Activity 3: Segregation and Educational (In)equities

Investigate the relationship between segregation,
educational opportunities, and (in)equities

  1. Only a tiny number of black students are admitted to the highly selective public high schools in New York City (e.g., 2019, 2020, 2021) raising the pressure on officials to confront the decades-old challenge of integrating New York’s elite public schools. To learn more about this story, listen to this episode of The Daily. For more information, read this essay offering different perspectives on the problem and possible solutions. Make a case for what should be done — or not done — to make New York’s elite public schools more diverse.

  2. Pose a question in relation to NYC school segregation and inequities that you would like to answer. Use NYC Open database https://opendata.cityofnewyork.us/ to find an answer to your question. Be ready to share in class your question, results of your research and visual representations.

Gallery Walk: Share your findings.

  • How and why are schools still segregated in 2022 (in NYC, America and the world)?
  • What repercussions do segregated schools have for students and society?
  • What are potential remedies to address school segregation?
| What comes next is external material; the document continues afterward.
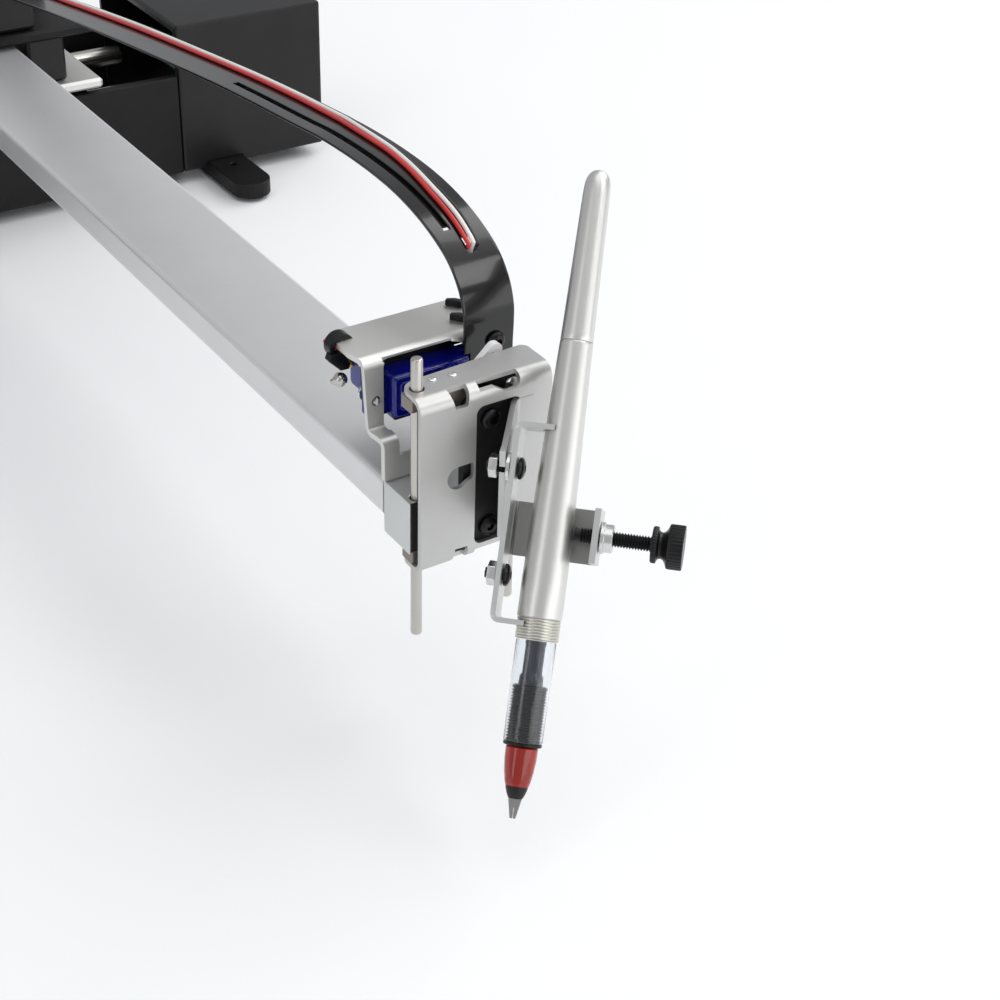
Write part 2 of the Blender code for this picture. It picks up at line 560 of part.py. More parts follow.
# ---- lift carriage, pen clip and pen ----
def build_lift():
    lift = body("z_lift", (16.0, 0, 0))
    here = (16.0, 0, 0)
    upright = axes((0, 1, 0), (0, 0, 1))
    front = axes((1, 0, 0), (0, 0, 1))
    mid = SHEET / 2

    fold = bent([(3.9, LIFT_Z1 - mid), (LIFT_FRONT + mid, LIFT_Z1 - mid), (LIFT_FRONT + mid, LIFT_Z0 + mid),
                 (4.0, LIFT_Z0 + mid)], 3.2, 5)
    width = LIFT_X1 - LIFT_X0
    sheet = outline("pen_carriage", "alloy", lift, [thickened(fold, SHEET)], width, ((LIFT_X0 + LIFT_X1) / 2, 0, 0),
                    upright, here)

    def opening(name, loop, y=-6.0, deep=8.0):
        cut(sheet, outline(name, "alloy", lift, [loop], deep, (0, y, 0), front, here, CUTTERS))

    opening("lift_window", rounded(12.9, -15.0, 25.8, 25.5, 2.2, 4), deep=6.0)
    slot_hole = [(7.9 + 3.2 * cos(radians(a)), 6.9 + 3.2 * sin(radians(a))) for a in range(90, 316, 25)]
    opening("lift_slot", slot_hole + [(12.3, 5.6), (12.3, 10.1)], deep=6.0)
    opening("top_notch", [(4.6, 36), (6.9, 26.8), (10.3, 26.8), (12.4, 36)], -5.9, 5.2)
    opening("top_opening", rounded(13.8, 28.1, 25.4, 40.0, 2.4, 4), -5.9, 5.4)
    opening("bottom_notch", rounded(9.3, -24.0, 15.9, -16.9, 1.0, 2), -7.0, 3.0)
    for side, x, top in zip(("left", "right"), ROD_X, (38, 0)):
        cut(sheet, rod(f"lift_bore_{side}", "steel", lift, (x, 0, -25), (x, 0, top), ROD_R + 0.35, here, 20, group=CUTTERS))

    # the flap bent out of the window, heading forward and left, its free edge shorter than its root
    turn = PEN_TURN
    bend_r, bend_x, plane_y = FLAP_BEND_R, FLAP_BEND_X, LIFT_FRONT + mid
    path = [Vector((29.5, plane_y))]
    for i in range(6):
        a = turn * i / 5
        path.append(Vector((bend_x - bend_r * sin(a), plane_y - bend_r * (1 - cos(a)))))
    head = Vector((-cos(turn), -sin(turn)))
    path.append(path[-1] + head * 14.0)
    flap = outline("lift_flap", "alloy", lift, [thickened(path, 1.5)], 38.0, (0, 0, 5.5), origin=here, group=CUTTERS)
    for name, low, high in (("flap_trim_top", (24.9, 25.0), (16.6, 40.0)), ("flap_trim_low", (-30.0, -14.0), (-30.0, -2.0))):
        loop = ([(26, 40), (26, low[0]), (22, low[0]), (8, high[0]), (8, 40)] if name == "flap_trim_top"
                else [(26, -30), (26, low[1]), (22, low[1]), (8, high[1]), (8, -30)])
        cut(flap, outline(name, "alloy", lift, [loop], 30.0, (0, -14, 0), front, here, CUTTERS))
    cut(sheet, flap, "UNION")

    plate = outline("backing_plate", "black_plastic", lift, [rounded(10.4, -16.1, 27.0, 26.6, 2.5, 3)], 2.2,
                    (0, -3.95, 0), front, here)
    soften(plate, 0.3, 1, 60)
    for where, x, z in (("top", 18.0, 20.2), ("low", 18.1, -11.6)):
        button_screw(f"plate_screw_{where}", lift, (x, -5.35, z), (0, -1, 0), 2.7, 1.3, 1.0, 0.0001, here)

    # pen clip, drawn in the pen's own frame: x out to the thumb screw, y across, z up along the pen
    build_clip(lift, here, sheet)
    return lift


def pen_frame():
    x = Vector((sin(PEN_TURN), -cos(PEN_TURN), 0))
    z = Vector((sin(PEN_LEAN) * cos(PEN_TURN), sin(PEN_LEAN) * sin(PEN_TURN), cos(PEN_LEAN)))
    return Matrix((x, z.cross(x), z)).transposed()


def flap_front():
    """How far the flap's front face lies from the pen's axis, along the pen frame's x."""
    bend = FLAP_BEND_R
    point = Vector((FLAP_BEND_X - bend * sin(PEN_TURN), LIFT_FRONT + SHEET / 2 - bend * (1 - cos(PEN_TURN)), 0))
    return (point - PEN_ZERO).dot(Vector((sin(PEN_TURN), -cos(PEN_TURN), 0))) + 0.75


def build_clip(lift, here, carriage):
    frame = pen_frame()
    seat = body("pen_clip_seat", PEN_ZERO, frame)
    seat.parent = lift
    seat.location = (PEN_ZERO - Vector(here)) * MM
    thick = 1.3
    face = CLIP_FACE - thick / 2
    side_on = axes((1, 0, 0), (0, 0, 1))
    fold = bent([(-1.9, 38.5), (face, 38.5), (face, -9.1), (-1.9, -9.1)], 1.5, 3)
    clip = outline("pen_clip", "alloy", seat, [thickened(fold, thick)], 10.0, (0, 0, 0), side_on)
    strap_path = bent([(face, 3.6), (face, 7.5), (11.2, 7.5), (11.2, -5.2)], 1.6, 3)
    strap = outline("clip_strap", "alloy", seat, [thickened(strap_path, 1.5)], 13.4, (0, 0, CLAMP_Z), group=CUTTERS)
    cut(clip, strap, "UNION")
    for name, z, radius in (("clip_notch_top", 39.1, 5.2), ("clip_notch_low", -9.1, 5.85)):
        cut(clip, rod(name, "alloy", seat, (0, 0, z - 4), (0, 0, z + 4), radius, sides=32, group=CUTTERS))
    cut(clip, rod("clip_nut_hole", "alloy", seat, (9, 0, CLAMP_Z), (17, 0, CLAMP_Z), 2.3, sides=20, group=CUTTERS))

    flap_face = flap_front() + GAP
    spacer = [(1.8, 0), (3.6, 0), (3.6, flap_face - CLIP_FACE + thick + GAP),
              (1.8, flap_face - CLIP_FACE + thick + GAP), (1.8, 0)]
    turned("clip_spacer", "steel", seat, spacer, (CLIP_FACE - thick - GAP, 0, 28.0), (1, 0, 0))
    back = {"A": (28.0, flap_face - 1.5 - 2 * GAP), "B": (1.9, CLIP_FACE - thick - GAP)}
    for label, (z, nut_face) in back.items():
        hole = rod(f"clip_hole_{label}", "steel", seat, (-25, 0, z), (-8, 0, z), 1.8, sides=16, group=CUTTERS)
        cut(clip, hole)
        button_screw(f"clip_screw_{label}", seat, (CLIP_FACE + GAP, 0, z), (1, 0, 0), 2.75, 1.65, 1.5,
                     CLIP_FACE - nut_face + 3.2, look="black_metal")
        nut = rod(f"clip_nut_{label}", "steel", seat, (nut_face - 2.3, 0, z), (nut_face, 0, z), 3.1, sides=6)
        nut.data.shade_flat()
        cut(nut, hole)
        if label == "A":
            cut(carriage, hole)
    sleeve = [(2.3, 3.0), (3.5, 3.0), (3.5, 1.0), (3.9, 0.8), (3.9, 0), (2.3, 0), (2.3, 3.0)]
    turned("insert_nut", "alloy", seat, sleeve, (12.25, 0, CLAMP_Z), (1, 0, 0))
    return seat


def build_pen():
    frame = pen_frame()
    pen = body("pen", PEN_ZERO, frame)
    up = (0, 0, 1)
    turned("pen_tail", "alloy", pen,
           [(0, 103.0), (1.5, 102.6), (2.6, 101.3), (3.2, 99.0), (3.35, 96.0), (4.05, 60.5), (0, 60.5)], (0, 0, 0), up)
    turned("pen_barrel", "alloy", pen,
           [(0, 60.2), (4.1, 60.2), (5.15, 22.0), (5.5, 2.0), (5.5, -6.2), (0, -6.2)], (0, 0, 0), up)
    turned("pen_collar", "brass", pen, [(0, -6.5), (5.35, -6.5), (5.35, -13.4), (0, -13.4)], (0, 0, 0), up)
    turned("pen_window", "clear_plastic", pen, [(0, -13.7), (4.85, -13.7), (4.75, -24.0), (0, -24.0)], (0, 0, 0), up)
    turned("pen_section", "black_plastic", pen,
           [(0, -24.3), (4.8, -24.3), (4.75, -38.5), (4.2, -40.4), (0, -40.4)], (0, 0, 0), up)
    turned("pen_red_collar", "red_plastic", pen,
           [(0, -40.7), (3.9, -40.7), (3.6, -46.0), (2.9, -51.0), (0, -51.0)], (0, 0, 0), up)
    outline("pen_nib", "steel", pen, [[(-1.9, -51.3), (-0.8, -56.3), (0.8, -56.3), (1.9, -51.3)]], 1.0, (0, 0, 0),
            axes((1, 0, 0), (0, 0, 1)))
    return pen


def build_thumb_screw():
    frame = pen_frame()
    at = PEN_ZERO + frame @ Vector((0, 0, CLAMP_Z))
    screw = body("clamp_screw", at, frame)
    shape = [(0, 32.3), (5.1, 32.3), (5.4, 31.9), (5.4, 28.5), (5.1, 28.2), (2.6, 28.0), (2.5, 26.4), (4.1, 26.2),
             (4.2, 24.8), (1.9, 24.5), (1.9, 5.9), (0, 5.9)]
    turned("thumb_screw", "black_plastic", screw, shape, (0, 0, 0), (1, 0, 0), sides=24)


clear_scene()
PARTS = collection("pen_drawing_machine")
CUTTERS = collection("cutters")
build_base()
pulley("x_pulley", -PULLEY_X, BELT_Z)
pulley("x_idler", PULLEY_X, BELT_Z)
build_x_carriage()
build_pinion()
build_arm()
build_horn()
build_lift()
build_pen()
build_thumb_screw()
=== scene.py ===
import json
from math import atan2, cos, pi, radians, sin

import bmesh
import bpy
from mathutils import Matrix, Vector


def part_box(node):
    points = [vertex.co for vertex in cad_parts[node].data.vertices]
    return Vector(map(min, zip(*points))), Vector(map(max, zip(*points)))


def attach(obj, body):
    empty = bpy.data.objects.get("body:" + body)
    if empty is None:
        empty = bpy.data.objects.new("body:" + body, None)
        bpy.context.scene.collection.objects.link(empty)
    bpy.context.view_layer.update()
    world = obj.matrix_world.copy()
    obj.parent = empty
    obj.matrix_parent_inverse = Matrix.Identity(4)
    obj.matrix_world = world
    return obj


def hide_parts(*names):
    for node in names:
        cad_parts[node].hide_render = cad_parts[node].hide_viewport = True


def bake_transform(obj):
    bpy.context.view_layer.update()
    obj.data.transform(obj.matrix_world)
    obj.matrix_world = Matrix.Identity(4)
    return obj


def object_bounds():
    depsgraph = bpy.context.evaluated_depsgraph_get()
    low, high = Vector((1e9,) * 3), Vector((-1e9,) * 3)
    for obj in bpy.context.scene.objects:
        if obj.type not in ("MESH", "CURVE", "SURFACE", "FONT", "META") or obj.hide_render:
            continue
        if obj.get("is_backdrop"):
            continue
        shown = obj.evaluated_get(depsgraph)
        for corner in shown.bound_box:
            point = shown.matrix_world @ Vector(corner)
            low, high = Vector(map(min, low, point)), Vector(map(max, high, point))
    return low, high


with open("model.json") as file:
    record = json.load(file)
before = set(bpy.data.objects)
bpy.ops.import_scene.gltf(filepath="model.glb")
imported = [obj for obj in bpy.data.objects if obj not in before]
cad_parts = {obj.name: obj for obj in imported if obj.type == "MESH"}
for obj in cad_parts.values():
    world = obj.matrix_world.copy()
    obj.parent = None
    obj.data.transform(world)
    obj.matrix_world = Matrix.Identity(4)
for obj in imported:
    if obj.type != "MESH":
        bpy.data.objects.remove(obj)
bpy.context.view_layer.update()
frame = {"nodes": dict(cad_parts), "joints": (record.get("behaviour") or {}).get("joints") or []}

MM = 0.001
rod_lo, rod_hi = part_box("guide_rod_left")
beam_lo, beam_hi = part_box("arm_beam")
# Zero of the head: on the left rod's axis, level with the arm's top. X right, Y back along the arm, Z up.
HEAD = Vector(((rod_lo.x + rod_hi.x) / 2, (rod_lo.y + rod_hi.y) / 2, beam_hi.z))
ROD_NAMES = ("guide_rod_left", "guide_rod_right")
JOINTS = {j["name"]: j for j in frame["joints"]}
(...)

Activity 4: Using Data Analytics

Discussion Questions:

  1. What is bias?

  2. Could data be biased? Explain.

  3. If so, what might be some sources of bias?

  4. What can introduce bias in data representation and interpretation?

  5. What can guard against bias?

  6. In what ways data analytical tools can be helpful?

  7. Are there ways in which data analytical tools can be harmful?

  8. What is the impact of data technologies on society and individuals?

Activity 4: Using R for Data Analysis

From the verbs of plain English to the verbs of data analysis

Take your data, then filter by borough being "MANHATTAN", then select variables (columns) name, borough and mathprof, then arrange in descending (desc) order of mathprof, then slice the data through the first 10 rows (1:10), then print (kable) the resulting data into a table. Replace “then” above with the composition operator (|>) and note how the plain English instruction translates almost literary into the verbs of data analysis needed to implement this instruction.

data |> 
  filter(borough == "MANHATTAN") |> 
  select(c(name,borough,mathprof)) |> 
  arrange(desc(mathprof)) |> 
  slice(1:10) |> 
  kable()

Activity 4: Using R for Data Analysis

name borough mathprof
Special Music School MANHATTAN 98
East Side Middle School MANHATTAN 97
The Anderson School MANHATTAN 97
Tag Young Scholars MANHATTAN 96
New Explorations into Science, Technology & Math MANHATTAN 95
New York City Lab Middle School for Collaborative Studies MANHATTAN 94
The Clinton School MANHATTAN 93
M.S. 255 Salk School of Science MANHATTAN 92
M.S. 243 Center School MANHATTAN 90
Columbia Secondary School MANHATTAN 88

Activity 4: Using R for Data Analysis

data |> 
  group_by(district) |> 
  summarize(med_mathprof = median(mathprof, na.rm=TRUE)) |> 
  bar_chart(x=district, y=med_mathprof)

Designing for Equity

  • What moves did you make to try to support the needs of your learners, as well as broader issues of diversity, inclusion, justice?